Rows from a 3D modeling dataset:

● ● ● ●

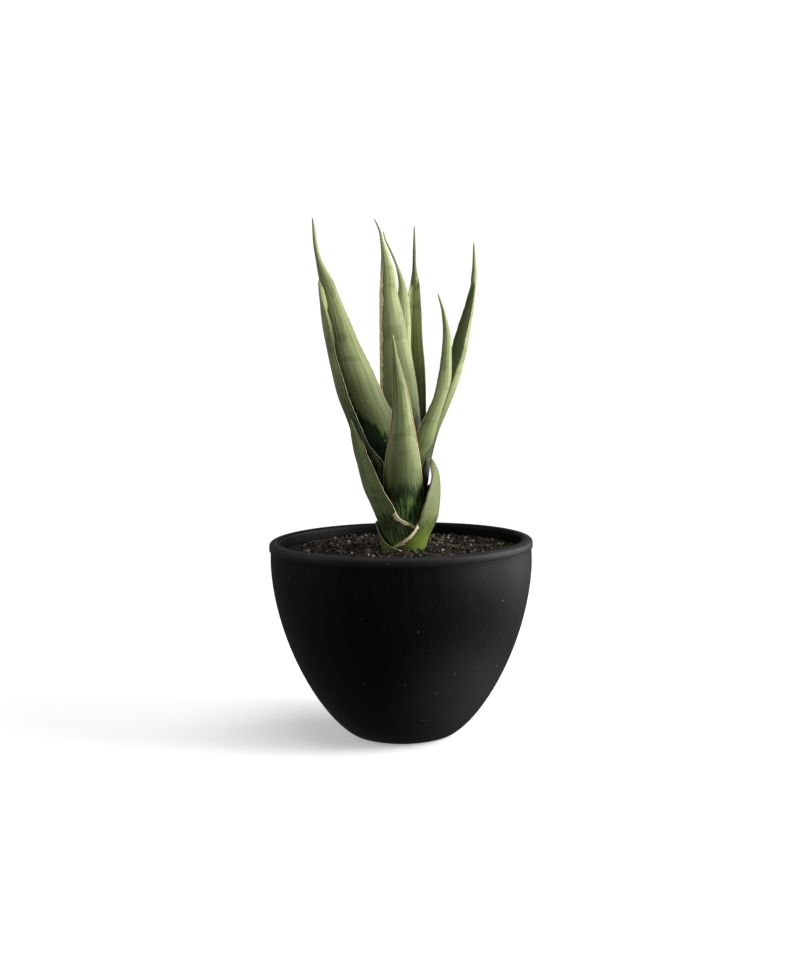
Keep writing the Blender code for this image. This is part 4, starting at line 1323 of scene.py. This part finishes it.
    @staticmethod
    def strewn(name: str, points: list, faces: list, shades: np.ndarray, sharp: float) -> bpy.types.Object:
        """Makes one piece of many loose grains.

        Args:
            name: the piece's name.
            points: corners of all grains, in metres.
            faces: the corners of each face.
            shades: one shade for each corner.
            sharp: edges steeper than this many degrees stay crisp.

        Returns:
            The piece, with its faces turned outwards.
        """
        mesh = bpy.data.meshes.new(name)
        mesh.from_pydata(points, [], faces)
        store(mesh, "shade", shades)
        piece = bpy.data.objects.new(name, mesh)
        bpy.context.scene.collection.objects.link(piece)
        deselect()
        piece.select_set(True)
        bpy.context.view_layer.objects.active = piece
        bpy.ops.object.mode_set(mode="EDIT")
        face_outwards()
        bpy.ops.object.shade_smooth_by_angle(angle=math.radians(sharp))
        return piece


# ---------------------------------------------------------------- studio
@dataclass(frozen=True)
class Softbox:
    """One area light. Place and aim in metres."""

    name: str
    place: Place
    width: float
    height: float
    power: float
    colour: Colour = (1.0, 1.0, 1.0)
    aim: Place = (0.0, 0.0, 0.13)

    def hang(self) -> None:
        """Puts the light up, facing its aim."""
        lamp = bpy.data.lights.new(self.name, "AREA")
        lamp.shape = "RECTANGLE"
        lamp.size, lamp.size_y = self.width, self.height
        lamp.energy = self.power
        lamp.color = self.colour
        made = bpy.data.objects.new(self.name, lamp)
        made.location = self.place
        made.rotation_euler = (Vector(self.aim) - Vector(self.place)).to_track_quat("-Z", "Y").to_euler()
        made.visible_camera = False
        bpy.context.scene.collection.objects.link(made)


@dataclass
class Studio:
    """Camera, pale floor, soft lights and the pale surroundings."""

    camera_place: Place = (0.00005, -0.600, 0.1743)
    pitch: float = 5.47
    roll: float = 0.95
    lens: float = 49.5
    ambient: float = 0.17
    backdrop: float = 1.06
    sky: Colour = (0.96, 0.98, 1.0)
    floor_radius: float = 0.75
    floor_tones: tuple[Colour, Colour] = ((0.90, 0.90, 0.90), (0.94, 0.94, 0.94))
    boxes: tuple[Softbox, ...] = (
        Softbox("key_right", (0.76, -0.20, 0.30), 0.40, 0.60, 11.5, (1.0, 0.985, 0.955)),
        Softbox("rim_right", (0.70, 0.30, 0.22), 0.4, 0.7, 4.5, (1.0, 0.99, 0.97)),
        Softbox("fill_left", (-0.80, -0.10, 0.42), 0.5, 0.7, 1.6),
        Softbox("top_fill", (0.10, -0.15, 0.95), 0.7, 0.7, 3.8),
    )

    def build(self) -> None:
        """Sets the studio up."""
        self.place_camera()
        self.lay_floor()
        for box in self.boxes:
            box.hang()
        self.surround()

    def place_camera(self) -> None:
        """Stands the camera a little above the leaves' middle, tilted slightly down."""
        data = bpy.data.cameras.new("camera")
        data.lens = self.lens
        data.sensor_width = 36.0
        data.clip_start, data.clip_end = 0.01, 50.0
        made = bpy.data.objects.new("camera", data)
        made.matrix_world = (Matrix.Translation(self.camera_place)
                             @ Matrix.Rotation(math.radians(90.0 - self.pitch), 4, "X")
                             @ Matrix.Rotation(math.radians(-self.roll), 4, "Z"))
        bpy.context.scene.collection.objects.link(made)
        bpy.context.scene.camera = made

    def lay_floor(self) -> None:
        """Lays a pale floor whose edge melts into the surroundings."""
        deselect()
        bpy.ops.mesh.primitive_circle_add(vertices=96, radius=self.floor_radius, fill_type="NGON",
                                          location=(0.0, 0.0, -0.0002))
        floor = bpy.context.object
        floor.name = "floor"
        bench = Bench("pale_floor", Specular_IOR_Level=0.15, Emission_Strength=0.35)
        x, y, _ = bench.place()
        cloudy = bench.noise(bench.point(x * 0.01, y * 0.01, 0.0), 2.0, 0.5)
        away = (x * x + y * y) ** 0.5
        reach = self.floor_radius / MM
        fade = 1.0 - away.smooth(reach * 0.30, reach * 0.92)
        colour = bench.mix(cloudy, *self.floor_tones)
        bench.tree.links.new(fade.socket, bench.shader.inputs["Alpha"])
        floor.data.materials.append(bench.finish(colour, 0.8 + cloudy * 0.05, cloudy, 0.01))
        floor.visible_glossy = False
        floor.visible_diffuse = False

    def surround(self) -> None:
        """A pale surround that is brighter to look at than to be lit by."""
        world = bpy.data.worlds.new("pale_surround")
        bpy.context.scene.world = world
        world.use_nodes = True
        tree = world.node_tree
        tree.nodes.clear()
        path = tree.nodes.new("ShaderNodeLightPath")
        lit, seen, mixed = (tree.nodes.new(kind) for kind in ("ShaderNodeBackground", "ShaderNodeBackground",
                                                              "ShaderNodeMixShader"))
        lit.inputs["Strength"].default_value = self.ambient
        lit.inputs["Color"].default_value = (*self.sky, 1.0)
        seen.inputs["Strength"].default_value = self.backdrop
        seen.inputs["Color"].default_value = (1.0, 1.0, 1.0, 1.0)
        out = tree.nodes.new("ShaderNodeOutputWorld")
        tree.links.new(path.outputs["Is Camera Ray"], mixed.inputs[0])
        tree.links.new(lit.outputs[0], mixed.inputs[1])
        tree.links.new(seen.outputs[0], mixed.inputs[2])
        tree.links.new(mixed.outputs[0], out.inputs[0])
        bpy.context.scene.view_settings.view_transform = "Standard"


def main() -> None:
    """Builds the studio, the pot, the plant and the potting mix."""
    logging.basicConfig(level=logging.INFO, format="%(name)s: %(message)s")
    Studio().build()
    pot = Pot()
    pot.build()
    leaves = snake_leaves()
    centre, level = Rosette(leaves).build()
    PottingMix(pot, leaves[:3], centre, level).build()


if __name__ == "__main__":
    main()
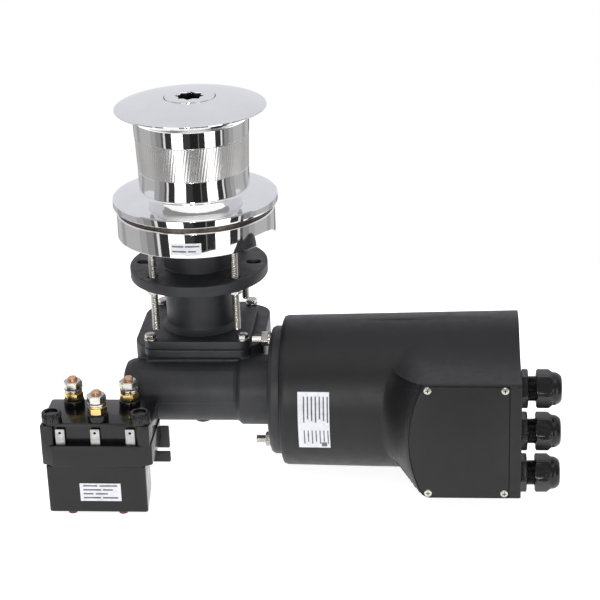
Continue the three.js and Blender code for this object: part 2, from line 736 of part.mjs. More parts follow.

● ● ● ●

» Given task: Each line from the start of the listing above through the line containing "sharp: edges steeper" should be copied exactly, please, with no other lines added.

» Final answer:
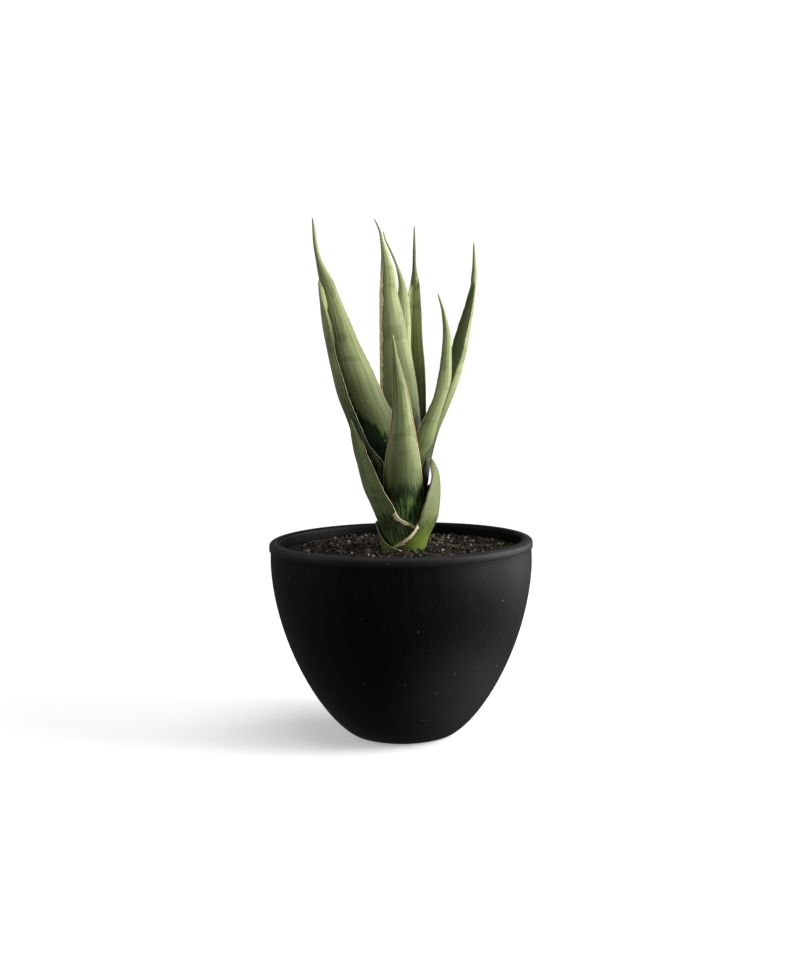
Keep writing the Blender code for this image. This is part 4, starting at line 1323 of scene.py. This part finishes it.
    @staticmethod
    def strewn(name: str, points: list, faces: list, shades: np.ndarray, sharp: float) -> bpy.types.Object:
        """Makes one piece of many loose grains.

        Args:
            name: the piece's name.
            points: corners of all grains, in metres.
            faces: the corners of each face.
            shades: one shade for each corner.
            sharp: edges steeper than this many degrees stay crisp.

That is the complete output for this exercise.